> **RECORDS SUPPLIED**
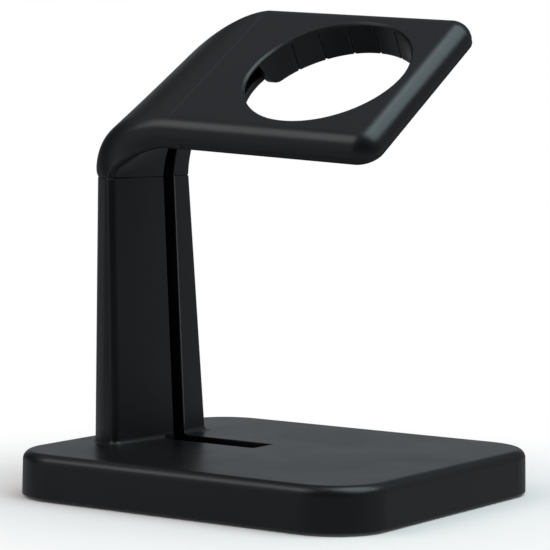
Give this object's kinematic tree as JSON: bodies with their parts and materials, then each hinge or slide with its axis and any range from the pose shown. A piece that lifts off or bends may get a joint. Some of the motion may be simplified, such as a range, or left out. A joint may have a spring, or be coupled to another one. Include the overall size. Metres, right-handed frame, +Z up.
{
  "type": "smartwatch charging dock",
  "caption": "Desk dock with a weighted flat base, a D-section column with a cable groove, and a tilted plate with a round spring-fingered seat for a charging puck.",
  "frame": {"origin": "on the floor under the feet, below the middle of the base", "axes": "+X from the column towards the plate's free end, +Y to the rear (the plate's raised side), +Z up"},
  "size_m": [0.07, 0.062, 0.0817],
  "materials": {
    "shell": "satin, finely textured",
    "head": "satin, finely textured",
    "cover": "matte",
    "bottom": "matte",
    "rubber": "matte",
    "ballast": "zinc plated, rolled",
    "screw": "black oxide"
  },
  "bodies": {
    "root": {"base_body": "shell", "head_shell": "head", "head_cover": "cover", "bottom_cover": "bottom", "ballast_plate": "ballast", "head_screw": "screw", "foot_front_left": "rubber", "foot_rear_left": "rubber", "foot_front_right": "rubber", "foot_rear_right": "rubber", "screw_front_left": "screw", "screw_rear_left": "screw", "screw_front_right": "screw", "screw_rear_right": "screw"}
  },
  "joints": []
}
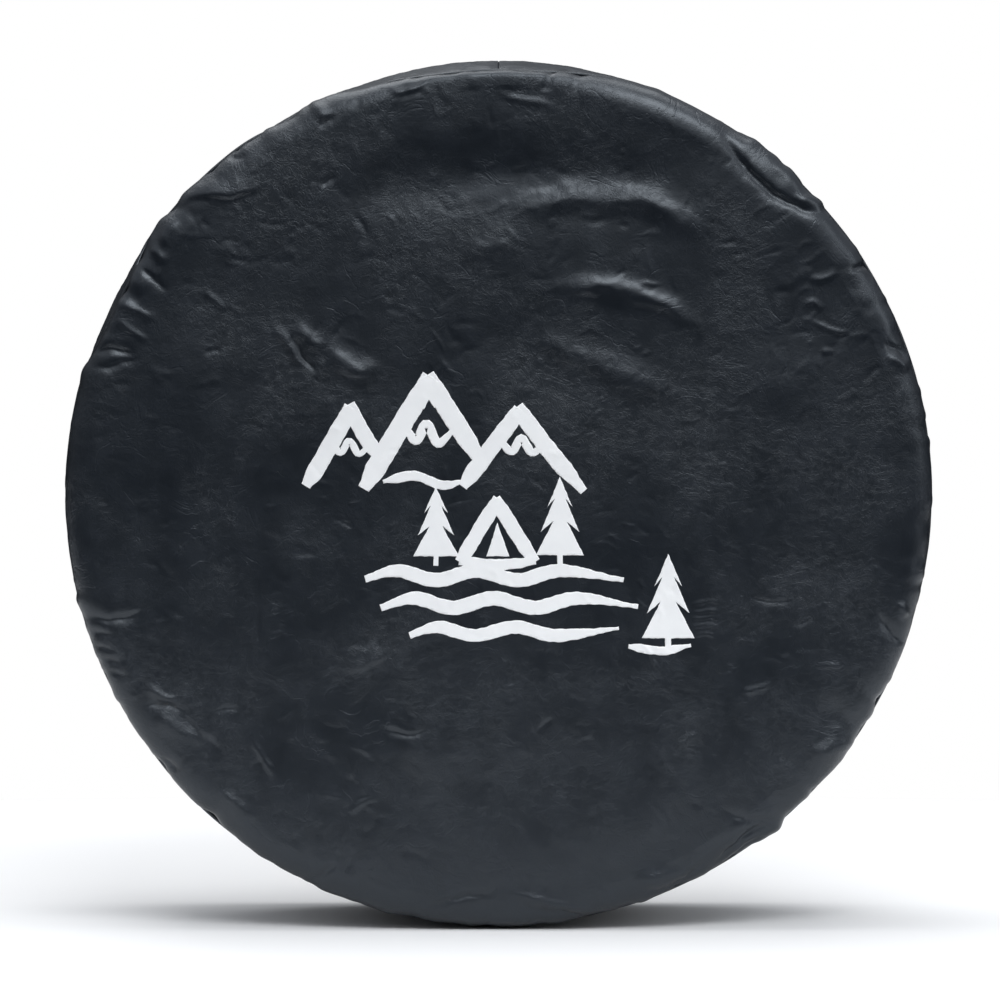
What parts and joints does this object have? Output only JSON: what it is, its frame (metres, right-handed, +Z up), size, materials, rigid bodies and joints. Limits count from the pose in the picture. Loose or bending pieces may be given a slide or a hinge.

> **TASK DIRECTIONS**
Restate the data above exactly, keeping each word as it stands.

> **EXERCISE SOLUTION**
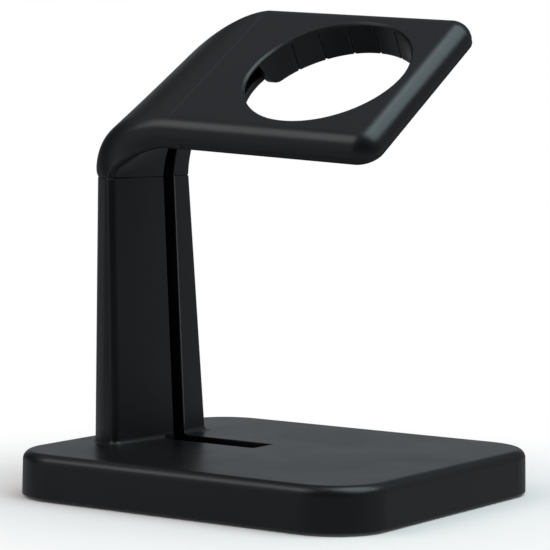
Give this object's kinematic tree as JSON: bodies with their parts and materials, then each hinge or slide with its axis and any range from the pose shown. A piece that lifts off or bends may get a joint. Some of the motion may be simplified, such as a range, or left out. A joint may have a spring, or be coupled to another one. Include the overall size. Metres, right-handed frame, +Z up.
{
  "type": "smartwatch charging dock",
  "caption": "Desk dock with a weighted flat base, a D-section column with a cable groove, and a tilted plate with a round spring-fingered seat for a charging puck.",
  "frame": {"origin": "on the floor under the feet, below the middle of the base", "axes": "+X from the column towards the plate's free end, +Y to the rear (the plate's raised side), +Z up"},
  "size_m": [0.07, 0.062, 0.0817],
  "materials": {
    "shell": "satin, finely textured",
    "head": "satin, finely textured",
    "cover": "matte",
    "bottom": "matte",
    "rubber": "matte",
    "ballast": "zinc plated, rolled",
    "screw": "black oxide"
  },
  "bodies": {
    "root": {"base_body": "shell", "head_shell": "head", "head_cover": "cover", "bottom_cover": "bottom", "ballast_plate": "ballast", "head_screw": "screw", "foot_front_left": "rubber", "foot_rear_left": "rubber", "foot_front_right": "rubber", "foot_rear_right": "rubber", "screw_front_left": "screw", "screw_rear_left": "screw", "screw_front_right": "screw", "screw_rear_right": "screw"}
  },
  "joints": []
}
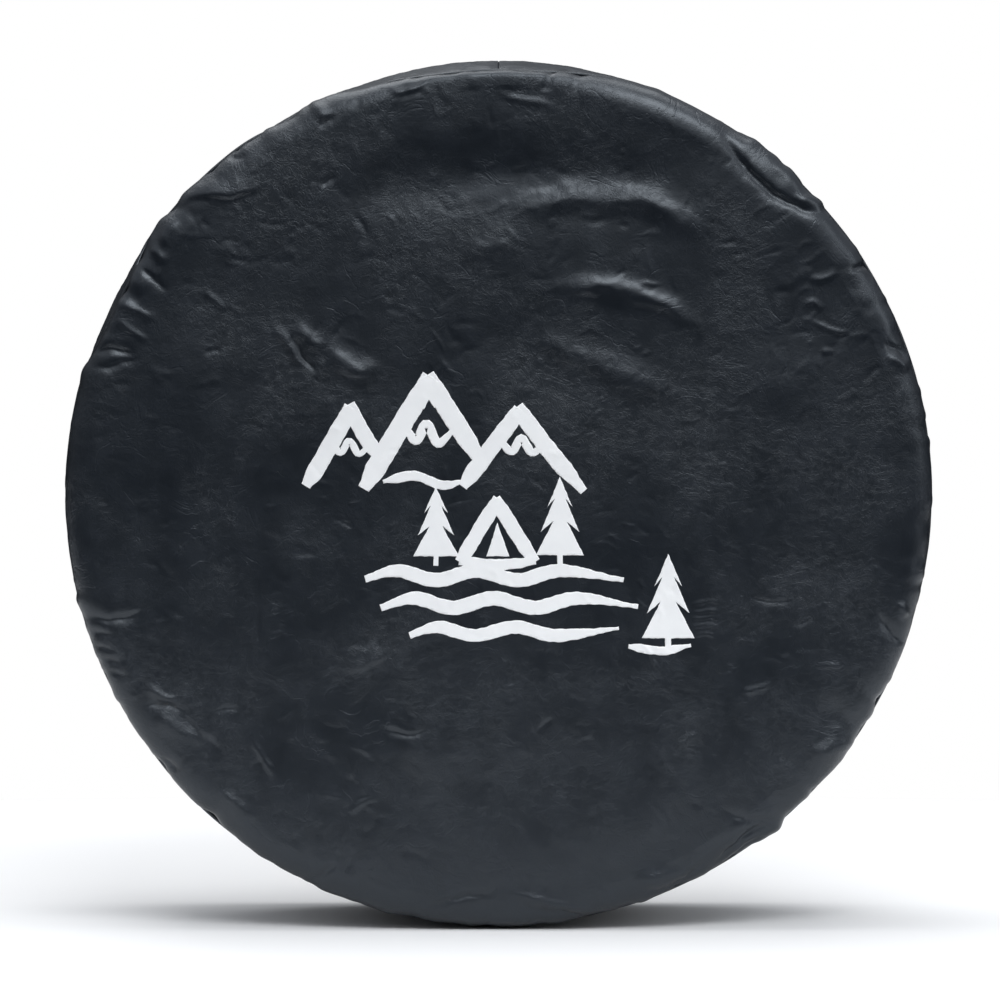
What parts and joints does this object have? Output only JSON: what it is, its frame (metres, right-handed, +Z up), size, materials, rigid bodies and joints. Limits count from the pose in the picture. Loose or bending pieces may be given a slide or a hinge.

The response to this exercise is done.